Sur un même plancher, une salle de gym colorée et bien équipée est aussi signe d'autonomie. Mais on n'y échappe pas, il y a de ces détails, comme deux bonbonnes d'oxygène placées à travers les vélos stationnaires, les tapis roulant et les poids et haltères.
Tout juste à côté, c'est la bibliothèque. Deux murs pleins de bouquins, quelques fauteuils de cuir, des tables basses; c'est la pièce préférée de Sarah-Eve qui garde d'ailleurs toujours une pile de livres sur sa table de chevet, juste à côté d'une impressionnante collection de vernis à ongles. «Je n'ai pas encore eu le temps de regarder ce qu'il y a sur les rayons, mais ça va venir. Je pense passer pas mal de temps ici», confie-t-elle.
Peut-être moins du côté de la chapelle, un étage au-dessous, mais l'endroit aura sans doute droit à quelques visites. Si c'est une statue du frère André qui orne l'avant de la sacristie, ce sont surtout des photos de nombre de greffés qui sont passés par la maison qui attirent le regard des visiteurs.
«Impressionnant», s'entendent Sarah-Eve et sa mère.
«Cette maison, c'est vraiment un endroit où tout le monde est bien accueilli et se sent bien», note Annie Lussier.
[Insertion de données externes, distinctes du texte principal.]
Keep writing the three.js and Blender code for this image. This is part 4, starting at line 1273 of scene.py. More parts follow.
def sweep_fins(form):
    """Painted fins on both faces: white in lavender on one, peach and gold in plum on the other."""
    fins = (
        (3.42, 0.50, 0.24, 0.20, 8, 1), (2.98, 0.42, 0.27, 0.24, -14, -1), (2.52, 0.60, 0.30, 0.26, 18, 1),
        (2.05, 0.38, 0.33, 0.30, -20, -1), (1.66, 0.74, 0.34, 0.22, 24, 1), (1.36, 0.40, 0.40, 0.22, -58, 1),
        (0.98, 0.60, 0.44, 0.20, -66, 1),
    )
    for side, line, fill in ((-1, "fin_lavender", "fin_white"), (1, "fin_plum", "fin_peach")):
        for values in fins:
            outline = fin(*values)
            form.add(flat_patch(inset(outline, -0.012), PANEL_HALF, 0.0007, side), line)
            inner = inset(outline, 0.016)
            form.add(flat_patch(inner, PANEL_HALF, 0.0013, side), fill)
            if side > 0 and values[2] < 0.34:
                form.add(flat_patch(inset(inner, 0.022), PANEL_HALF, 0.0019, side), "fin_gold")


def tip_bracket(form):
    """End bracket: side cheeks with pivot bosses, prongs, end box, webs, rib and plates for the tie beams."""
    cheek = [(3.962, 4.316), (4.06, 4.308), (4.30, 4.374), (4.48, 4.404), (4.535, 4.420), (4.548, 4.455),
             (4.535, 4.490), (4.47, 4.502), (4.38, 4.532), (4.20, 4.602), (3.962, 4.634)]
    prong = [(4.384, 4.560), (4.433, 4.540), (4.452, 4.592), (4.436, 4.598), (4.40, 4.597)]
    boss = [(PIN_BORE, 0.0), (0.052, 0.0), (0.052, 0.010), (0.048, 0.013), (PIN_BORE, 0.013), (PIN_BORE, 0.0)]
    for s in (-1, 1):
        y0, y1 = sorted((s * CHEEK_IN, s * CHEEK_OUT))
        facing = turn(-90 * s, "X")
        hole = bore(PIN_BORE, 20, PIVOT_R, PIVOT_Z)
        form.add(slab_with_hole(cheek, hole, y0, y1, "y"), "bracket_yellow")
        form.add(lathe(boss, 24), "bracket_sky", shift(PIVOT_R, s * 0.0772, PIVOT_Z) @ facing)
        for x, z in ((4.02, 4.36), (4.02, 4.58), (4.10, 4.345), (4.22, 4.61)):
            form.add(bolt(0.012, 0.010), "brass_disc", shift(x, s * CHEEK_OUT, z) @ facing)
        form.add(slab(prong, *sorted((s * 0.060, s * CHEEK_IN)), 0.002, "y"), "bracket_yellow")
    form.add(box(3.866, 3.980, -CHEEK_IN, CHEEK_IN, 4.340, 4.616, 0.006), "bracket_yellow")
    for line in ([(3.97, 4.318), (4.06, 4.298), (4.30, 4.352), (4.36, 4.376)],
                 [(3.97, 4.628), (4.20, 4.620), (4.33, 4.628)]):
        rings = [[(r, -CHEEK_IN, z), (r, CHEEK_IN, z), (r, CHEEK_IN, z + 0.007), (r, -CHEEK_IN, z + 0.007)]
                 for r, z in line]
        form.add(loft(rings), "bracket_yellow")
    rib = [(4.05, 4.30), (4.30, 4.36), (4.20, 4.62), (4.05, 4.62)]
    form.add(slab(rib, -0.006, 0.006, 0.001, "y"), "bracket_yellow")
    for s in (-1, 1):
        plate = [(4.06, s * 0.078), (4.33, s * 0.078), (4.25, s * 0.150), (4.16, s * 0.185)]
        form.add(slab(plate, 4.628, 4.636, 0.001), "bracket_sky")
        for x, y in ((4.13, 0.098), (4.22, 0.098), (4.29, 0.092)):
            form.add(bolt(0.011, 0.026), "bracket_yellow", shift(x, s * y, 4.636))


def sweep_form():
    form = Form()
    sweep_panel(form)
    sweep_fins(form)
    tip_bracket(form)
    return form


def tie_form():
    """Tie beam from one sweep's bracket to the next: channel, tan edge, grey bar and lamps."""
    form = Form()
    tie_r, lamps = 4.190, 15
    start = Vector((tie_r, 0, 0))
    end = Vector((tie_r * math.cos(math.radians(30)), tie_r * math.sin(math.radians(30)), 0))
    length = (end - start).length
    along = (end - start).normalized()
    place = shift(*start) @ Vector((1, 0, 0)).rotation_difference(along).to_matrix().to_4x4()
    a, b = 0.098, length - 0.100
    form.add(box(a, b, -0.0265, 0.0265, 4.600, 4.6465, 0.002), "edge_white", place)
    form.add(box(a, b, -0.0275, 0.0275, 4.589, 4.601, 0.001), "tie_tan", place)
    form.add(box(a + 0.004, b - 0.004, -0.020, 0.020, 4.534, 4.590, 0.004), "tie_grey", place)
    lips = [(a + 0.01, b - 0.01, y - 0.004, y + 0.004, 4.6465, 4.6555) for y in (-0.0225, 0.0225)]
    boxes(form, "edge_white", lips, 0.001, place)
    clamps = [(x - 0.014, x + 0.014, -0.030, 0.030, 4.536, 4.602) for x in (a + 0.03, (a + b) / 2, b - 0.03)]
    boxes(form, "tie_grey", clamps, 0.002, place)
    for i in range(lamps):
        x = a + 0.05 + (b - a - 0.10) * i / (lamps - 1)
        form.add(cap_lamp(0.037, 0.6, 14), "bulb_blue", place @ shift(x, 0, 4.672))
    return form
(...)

Avant la fin de l'entrevue, la mère reviendra vers la fille. «Tu sais, on peut proposer un projet de rafraîchissement d'une chambre afin d'aider la Maison des greffés, ma grande. Je pense qu'on a peut-être un projet. La chambre pourrait peut-être même porter ton nom : la chambre Sarah-Eve Fontaine.»
Sa chambre en permanence, dans une maison temporaire.